**STATED PROBLEM:** Write out the whole listing, matching it exactly.

**RECORDED DATA:**
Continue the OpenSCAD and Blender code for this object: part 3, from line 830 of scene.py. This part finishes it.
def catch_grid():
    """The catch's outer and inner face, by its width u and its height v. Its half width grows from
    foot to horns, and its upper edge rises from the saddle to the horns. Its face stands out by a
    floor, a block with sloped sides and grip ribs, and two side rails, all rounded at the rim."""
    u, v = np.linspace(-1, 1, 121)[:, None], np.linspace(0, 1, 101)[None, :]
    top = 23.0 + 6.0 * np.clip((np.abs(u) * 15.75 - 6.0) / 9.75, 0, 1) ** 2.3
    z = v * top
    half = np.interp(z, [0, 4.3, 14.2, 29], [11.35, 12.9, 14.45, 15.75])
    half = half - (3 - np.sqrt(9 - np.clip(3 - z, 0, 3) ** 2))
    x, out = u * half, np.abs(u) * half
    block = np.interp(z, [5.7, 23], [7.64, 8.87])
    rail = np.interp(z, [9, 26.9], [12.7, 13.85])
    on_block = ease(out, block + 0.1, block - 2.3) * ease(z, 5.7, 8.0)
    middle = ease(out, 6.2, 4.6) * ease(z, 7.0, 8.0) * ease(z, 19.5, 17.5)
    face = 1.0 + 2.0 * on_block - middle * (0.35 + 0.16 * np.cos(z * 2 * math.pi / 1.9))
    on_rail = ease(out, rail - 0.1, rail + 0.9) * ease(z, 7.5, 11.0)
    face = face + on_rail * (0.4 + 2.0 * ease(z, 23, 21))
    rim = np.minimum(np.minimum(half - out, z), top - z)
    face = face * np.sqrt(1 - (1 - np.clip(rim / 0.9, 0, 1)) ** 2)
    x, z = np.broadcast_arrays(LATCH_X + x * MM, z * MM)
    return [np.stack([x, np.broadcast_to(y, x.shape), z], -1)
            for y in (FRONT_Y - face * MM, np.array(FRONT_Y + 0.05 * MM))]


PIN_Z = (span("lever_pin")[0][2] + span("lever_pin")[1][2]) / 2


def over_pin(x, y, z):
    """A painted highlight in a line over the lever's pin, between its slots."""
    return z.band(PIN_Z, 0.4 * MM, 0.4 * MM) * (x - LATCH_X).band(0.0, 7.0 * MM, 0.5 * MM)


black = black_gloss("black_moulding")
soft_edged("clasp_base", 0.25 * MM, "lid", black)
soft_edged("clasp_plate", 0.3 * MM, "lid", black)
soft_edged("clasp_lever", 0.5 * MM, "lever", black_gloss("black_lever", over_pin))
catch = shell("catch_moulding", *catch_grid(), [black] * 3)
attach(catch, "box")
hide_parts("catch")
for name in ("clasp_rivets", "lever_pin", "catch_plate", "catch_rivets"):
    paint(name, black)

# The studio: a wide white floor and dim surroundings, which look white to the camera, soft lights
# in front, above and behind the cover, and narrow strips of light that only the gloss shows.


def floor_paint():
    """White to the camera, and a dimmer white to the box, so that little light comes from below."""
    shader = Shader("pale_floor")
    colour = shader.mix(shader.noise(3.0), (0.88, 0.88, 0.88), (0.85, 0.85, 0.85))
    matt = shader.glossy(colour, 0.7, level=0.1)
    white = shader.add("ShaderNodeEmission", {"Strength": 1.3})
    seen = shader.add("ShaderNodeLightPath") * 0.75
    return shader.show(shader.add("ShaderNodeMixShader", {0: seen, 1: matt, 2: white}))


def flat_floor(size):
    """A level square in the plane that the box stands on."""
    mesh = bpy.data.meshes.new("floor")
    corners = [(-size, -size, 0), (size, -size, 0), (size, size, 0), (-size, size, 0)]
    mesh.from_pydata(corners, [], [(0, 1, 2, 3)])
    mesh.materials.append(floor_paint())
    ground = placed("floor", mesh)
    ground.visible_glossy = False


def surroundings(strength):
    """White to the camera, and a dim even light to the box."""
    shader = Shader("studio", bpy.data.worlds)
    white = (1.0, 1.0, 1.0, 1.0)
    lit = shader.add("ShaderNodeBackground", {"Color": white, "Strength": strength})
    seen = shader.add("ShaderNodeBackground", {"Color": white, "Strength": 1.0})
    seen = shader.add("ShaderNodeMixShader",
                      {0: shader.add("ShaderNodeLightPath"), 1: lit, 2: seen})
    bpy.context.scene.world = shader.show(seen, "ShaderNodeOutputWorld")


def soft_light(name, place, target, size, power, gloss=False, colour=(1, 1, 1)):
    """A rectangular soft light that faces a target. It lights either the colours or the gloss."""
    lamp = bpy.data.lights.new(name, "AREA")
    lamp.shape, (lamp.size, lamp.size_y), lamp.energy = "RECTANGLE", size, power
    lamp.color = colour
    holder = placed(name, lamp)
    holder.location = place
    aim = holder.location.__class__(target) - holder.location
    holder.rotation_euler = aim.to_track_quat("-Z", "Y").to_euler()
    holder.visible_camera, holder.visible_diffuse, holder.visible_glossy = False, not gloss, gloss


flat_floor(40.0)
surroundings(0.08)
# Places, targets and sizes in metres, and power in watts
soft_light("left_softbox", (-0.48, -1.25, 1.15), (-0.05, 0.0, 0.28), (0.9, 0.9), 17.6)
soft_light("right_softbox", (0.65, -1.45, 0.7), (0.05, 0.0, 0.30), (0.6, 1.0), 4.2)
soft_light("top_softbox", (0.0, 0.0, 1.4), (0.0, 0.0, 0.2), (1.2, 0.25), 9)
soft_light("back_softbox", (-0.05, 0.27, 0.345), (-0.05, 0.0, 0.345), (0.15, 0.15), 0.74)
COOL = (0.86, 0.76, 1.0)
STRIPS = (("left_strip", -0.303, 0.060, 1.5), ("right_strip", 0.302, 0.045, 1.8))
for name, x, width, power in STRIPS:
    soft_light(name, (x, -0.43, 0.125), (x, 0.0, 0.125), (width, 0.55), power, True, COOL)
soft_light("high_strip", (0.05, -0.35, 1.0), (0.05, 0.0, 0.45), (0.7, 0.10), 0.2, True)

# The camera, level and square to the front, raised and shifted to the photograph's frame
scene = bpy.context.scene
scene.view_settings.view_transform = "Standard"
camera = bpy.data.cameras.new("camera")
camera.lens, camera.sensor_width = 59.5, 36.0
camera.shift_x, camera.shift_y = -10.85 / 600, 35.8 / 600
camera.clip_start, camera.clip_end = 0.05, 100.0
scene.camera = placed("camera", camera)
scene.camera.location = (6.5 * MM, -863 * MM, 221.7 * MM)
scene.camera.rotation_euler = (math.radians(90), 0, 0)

**FULL ANSWER:**
Continue the OpenSCAD and Blender code for this object: part 3, from line 830 of scene.py. This part finishes it.
def catch_grid():
    """The catch's outer and inner face, by its width u and its height v. Its half width grows from
    foot to horns, and its upper edge rises from the saddle to the horns. Its face stands out by a
    floor, a block with sloped sides and grip ribs, and two side rails, all rounded at the rim."""
    u, v = np.linspace(-1, 1, 121)[:, None], np.linspace(0, 1, 101)[None, :]
    top = 23.0 + 6.0 * np.clip((np.abs(u) * 15.75 - 6.0) / 9.75, 0, 1) ** 2.3
    z = v * top
    half = np.interp(z, [0, 4.3, 14.2, 29], [11.35, 12.9, 14.45, 15.75])
    half = half - (3 - np.sqrt(9 - np.clip(3 - z, 0, 3) ** 2))
    x, out = u * half, np.abs(u) * half
    block = np.interp(z, [5.7, 23], [7.64, 8.87])
    rail = np.interp(z, [9, 26.9], [12.7, 13.85])
    on_block = ease(out, block + 0.1, block - 2.3) * ease(z, 5.7, 8.0)
    middle = ease(out, 6.2, 4.6) * ease(z, 7.0, 8.0) * ease(z, 19.5, 17.5)
    face = 1.0 + 2.0 * on_block - middle * (0.35 + 0.16 * np.cos(z * 2 * math.pi / 1.9))
    on_rail = ease(out, rail - 0.1, rail + 0.9) * ease(z, 7.5, 11.0)
    face = face + on_rail * (0.4 + 2.0 * ease(z, 23, 21))
    rim = np.minimum(np.minimum(half - out, z), top - z)
    face = face * np.sqrt(1 - (1 - np.clip(rim / 0.9, 0, 1)) ** 2)
    x, z = np.broadcast_arrays(LATCH_X + x * MM, z * MM)
    return [np.stack([x, np.broadcast_to(y, x.shape), z], -1)
            for y in (FRONT_Y - face * MM, np.array(FRONT_Y + 0.05 * MM))]


PIN_Z = (span("lever_pin")[0][2] + span("lever_pin")[1][2]) / 2


def over_pin(x, y, z):
    """A painted highlight in a line over the lever's pin, between its slots."""
    return z.band(PIN_Z, 0.4 * MM, 0.4 * MM) * (x - LATCH_X).band(0.0, 7.0 * MM, 0.5 * MM)


black = black_gloss("black_moulding")
soft_edged("clasp_base", 0.25 * MM, "lid", black)
soft_edged("clasp_plate", 0.3 * MM, "lid", black)
soft_edged("clasp_lever", 0.5 * MM, "lever", black_gloss("black_lever", over_pin))
catch = shell("catch_moulding", *catch_grid(), [black] * 3)
attach(catch, "box")
hide_parts("catch")
for name in ("clasp_rivets", "lever_pin", "catch_plate", "catch_rivets"):
    paint(name, black)

# The studio: a wide white floor and dim surroundings, which look white to the camera, soft lights
# in front, above and behind the cover, and narrow strips of light that only the gloss shows.


def floor_paint():
    """White to the camera, and a dimmer white to the box, so that little light comes from below."""
    shader = Shader("pale_floor")
    colour = shader.mix(shader.noise(3.0), (0.88, 0.88, 0.88), (0.85, 0.85, 0.85))
    matt = shader.glossy(colour, 0.7, level=0.1)
    white = shader.add("ShaderNodeEmission", {"Strength": 1.3})
    seen = shader.add("ShaderNodeLightPath") * 0.75
    return shader.show(shader.add("ShaderNodeMixShader", {0: seen, 1: matt, 2: white}))


def flat_floor(size):
    """A level square in the plane that the box stands on."""
    mesh = bpy.data.meshes.new("floor")
    corners = [(-size, -size, 0), (size, -size, 0), (size, size, 0), (-size, size, 0)]
    mesh.from_pydata(corners, [], [(0, 1, 2, 3)])
    mesh.materials.append(floor_paint())
    ground = placed("floor", mesh)
    ground.visible_glossy = False


def surroundings(strength):
    """White to the camera, and a dim even light to the box."""
    shader = Shader("studio", bpy.data.worlds)
    white = (1.0, 1.0, 1.0, 1.0)
    lit = shader.add("ShaderNodeBackground", {"Color": white, "Strength": strength})
    seen = shader.add("ShaderNodeBackground", {"Color": white, "Strength": 1.0})
    seen = shader.add("ShaderNodeMixShader",
                      {0: shader.add("ShaderNodeLightPath"), 1: lit, 2: seen})
    bpy.context.scene.world = shader.show(seen, "ShaderNodeOutputWorld")


def soft_light(name, place, target, size, power, gloss=False, colour=(1, 1, 1)):
    """A rectangular soft light that faces a target. It lights either the colours or the gloss."""
    lamp = bpy.data.lights.new(name, "AREA")
    lamp.shape, (lamp.size, lamp.size_y), lamp.energy = "RECTANGLE", size, power
    lamp.color = colour
    holder = placed(name, lamp)
    holder.location = place
    aim = holder.location.__class__(target) - holder.location
    holder.rotation_euler = aim.to_track_quat("-Z", "Y").to_euler()
    holder.visible_camera, holder.visible_diffuse, holder.visible_glossy = False, not gloss, gloss


flat_floor(40.0)
surroundings(0.08)
# Places, targets and sizes in metres, and power in watts
soft_light("left_softbox", (-0.48, -1.25, 1.15), (-0.05, 0.0, 0.28), (0.9, 0.9), 17.6)
soft_light("right_softbox", (0.65, -1.45, 0.7), (0.05, 0.0, 0.30), (0.6, 1.0), 4.2)
soft_light("top_softbox", (0.0, 0.0, 1.4), (0.0, 0.0, 0.2), (1.2, 0.25), 9)
soft_light("back_softbox", (-0.05, 0.27, 0.345), (-0.05, 0.0, 0.345), (0.15, 0.15), 0.74)
COOL = (0.86, 0.76, 1.0)
STRIPS = (("left_strip", -0.303, 0.060, 1.5), ("right_strip", 0.302, 0.045, 1.8))
for name, x, width, power in STRIPS:
    soft_light(name, (x, -0.43, 0.125), (x, 0.0, 0.125), (width, 0.55), power, True, COOL)
soft_light("high_strip", (0.05, -0.35, 1.0), (0.05, 0.0, 0.45), (0.7, 0.10), 0.2, True)

# The camera, level and square to the front, raised and shifted to the photograph's frame
scene = bpy.context.scene
scene.view_settings.view_transform = "Standard"
camera = bpy.data.cameras.new("camera")
camera.lens, camera.sensor_width = 59.5, 36.0
camera.shift_x, camera.shift_y = -10.85 / 600, 35.8 / 600
camera.clip_start, camera.clip_end = 0.05, 100.0
scene.camera = placed("camera", camera)
scene.camera.location = (6.5 * MM, -863 * MM, 221.7 * MM)
scene.camera.rotation_euler = (math.radians(90), 0, 0)